The Motherland of Coffee: Ethiopia
Ethiopia is the birthplace of coffee - the only country/region where coffee is endemic. Mainly through the French and Dutch colonialists the cultivar was spread around the world (or coffee belt) in the 17th and 18th century onwards.
In contrast to all other origins, most coffee trees in Ethiopia are not cultivars but mixed heirloom varieties - an estimated six to ten thousand different unspecified varieties. Most coffee is grown by smallholder families with farms between 1 and 2 hectares. They are members of a cooperative and deliver their ripe cherries to their local washing station, operated by professional staff.
One other particularity of Ethiopia is its elevation: The high central plateau varies from 1290 masl to 3000 masl. Thus, Ethiopian coffee is grown at great altitude and develops very complex acidity. This results in typical cup profiles, although there are certain differences based on terroir/growing region and processing.

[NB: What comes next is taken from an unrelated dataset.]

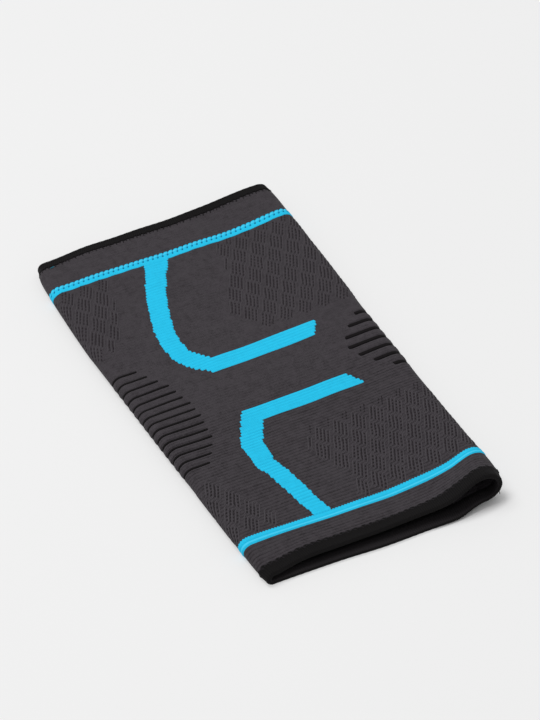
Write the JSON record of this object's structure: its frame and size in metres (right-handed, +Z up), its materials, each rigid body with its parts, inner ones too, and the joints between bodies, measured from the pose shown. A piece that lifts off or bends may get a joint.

Washed processed coffees usually have a rather high acidity, floral and fruity cup characteristics and an elegant body. Natural processed coffees from Ethiopia tend to show intense and funky berry-like flavors and have a big body.
Coffee trade wise, Ethiopia has undergone various changes in the past. In 2008, the Ethiopian Commodity Exchange (ECX) was established and all commodities like wheat, sesame and corn but also coffee had to be sold through this auction system. The idea of the Ethiopian government was to ensure the development of an efficient modern trading system that would protect the rights and benefits of sellers, buyers and intermediaries.
By selling/buying through this system blurred traceability and specialty coffee buyers basically had either the option to buy non-traceable coffee from private exporters or limited supply of traceable coffee from cooperative unions or large farms. This system created a disincentive for farmers to produce high quality lots and sell them at a premium price - much rather the farmers produced average quality good enough to pass the ECX auction grade.
With the years and although rather difficult, ECX suppliers and coffee merchants became good at finding unofficial ways of tracing coffee back through the system.
In 2017 though, the Ethiopian Coffee and Tea Authority started loosening the existing regulations and drafting a new set of principles with the goal of generating increasing amounts of export earnings. Although not all regulations have been set in stone yet, coffee from Ethiopia has increased its traceability - not only down to the cooperative or washing station, but the separation into different lots and growing micro-regions.
We rely on our green coffee partners - for our Ethiopian coffees this is Cup A Lot based near Gent, Belgium - to foster the relationship with the local producers, cooperatives and exporters as well as to handle logistics and quality control. They are our link to origin while we don't have the resources to travel around the world to find coffee.